Task instructions: Beginning with the first line of the data below, reproduce every line unchanged, ending with the line that holds "printed card: a".

——————

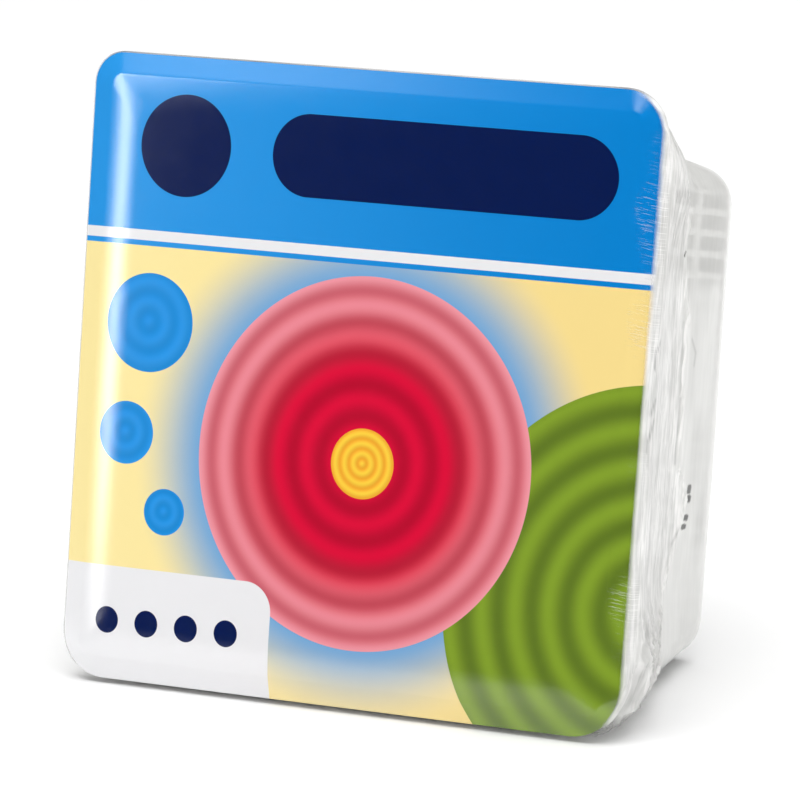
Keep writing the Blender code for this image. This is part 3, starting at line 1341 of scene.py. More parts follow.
@dataclass
class MouthCard:
    """The printed card: a flat face that rolls over near its crease, and a sloping border."""

    sizes: KitSizes
    lay: Lay
    plan: LoopPlan = LoopPlan(40, 40, 40, 40, 10)
    roll_start: float = 0.0770
    roll_slope: float = 0.165
    crease_width: float = 0.0012
    loop_counts: tuple[int, ...] = (11, 13, 8, 6)
    sharp_from: float = 40.0

    def face_depth(self, half: float) -> float:
        """How far back the face lies where the loop is half wide.

        Args:
            half: Half the loop's width.

        Returns:
            The depth in metres.
        """
        steps = 400
        places = np.linspace(0.0, half, steps)
        crease = self.sizes.bend_half
        rolled = np.clip((places - self.roll_start) / (crease - self.roll_start), 0.0, 1.0)
        rolled = rolled * self.roll_slope
        share = np.clip((places - crease + self.crease_width / 2.0) / self.crease_width, 0.0, 1.0)
        bent = share * share * (3.0 - 2.0 * share)
        slope = rolled + (self.border_slope - rolled) * bent
        return float(np.sum((slope[1:] + slope[:-1]) / 2.0 * np.diff(places)))

    @property
    def border_slope(self) -> float:
        """Slope of the border that keeps its outer edge at the solid's depth."""
        rolled = self.roll_slope * (self.sizes.bend_half - self.roll_start) / 2.0
        return (self.sizes.border_drop + 0.0003 - rolled) / (self.sizes.card_half - self.sizes.bend_half)

    def halves(self) -> list[float]:
        """Half widths of the face's loops, close together where it bends.

        Returns:
            The half widths, from the middle out.
        """
        crease = self.sizes.bend_half
        stops = (0.006, self.roll_start, crease - self.crease_width, crease + self.crease_width,
                 self.sizes.card_half)
        halves = [stops[0]]
        for start, end, count in zip(stops, stops[1:], self.loop_counts):
            halves.extend(np.linspace(start, end, count + 1)[1:])
        return halves

    def radius(self, half: float) -> Array:
        """Corner radii of the loop that is half wide.

        Args:
            half: Half the loop's width.

        Returns:
            Four radii.
        """
        sizes = self.sizes
        share = max(0.0, (half - sizes.bend_half) / (sizes.card_half - sizes.bend_half))
        inner = min(sizes.crease_radius, half * 0.5)
        return inner + (sizes.card_radius * np.array(sizes.card_corners) - inner) * share

    def build(self, material: Material) -> Piece:
        """Make the card and let it stand for its solid.

        Args:
            material: The piece's finish.

        Returns:
            The finished card.
        """
        loft = Loft()
        halves = self.halves()
        for run, behind in ((halves, 0.0), (reversed(halves), self.sizes.card_thickness)):
            for half in run:
                loop = self.plan.points(half, half, half, self.radius(half))
                loft.add(loop, self.face_depth(half) + behind)
        grid = loft.grid()
        mesh = Loft.mesh("printed_card", grid)
        write_uv(mesh, "flat", flat_map(grid, self.sizes))
        piece = finish_object("printed_card", mesh, self.lay, material, self.sharp_from)
        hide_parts("label_card")
        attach(piece, "root")
        return piece


def flat_map(grid: Array, sizes: KitSizes) -> Array:
    """UV pairs that look straight at the card, from 0 to 1 over its width and height.

    Args:
        grid: Rows of points.

    Returns:
        One pair for each point.
    """
    return grid.reshape(-1, 3)[:, (0, 2)] / (2.0 * sizes.card_half) + 0.5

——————

Complete response:
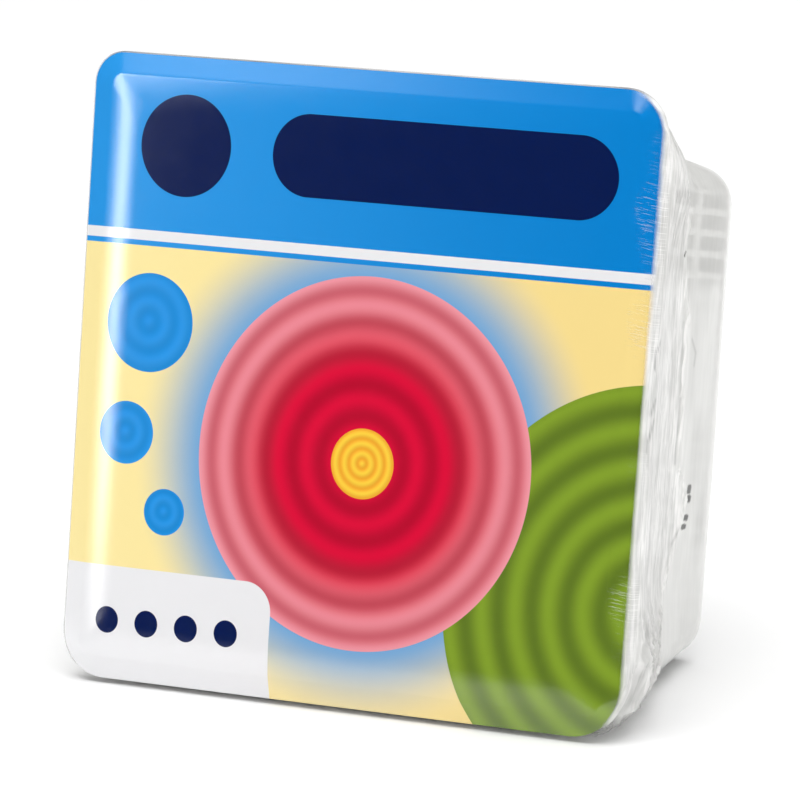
Keep writing the Blender code for this image. This is part 3, starting at line 1341 of scene.py. More parts follow.
@dataclass
class MouthCard:
    """The printed card: a flat face that rolls over near its crease, and a sloping border."""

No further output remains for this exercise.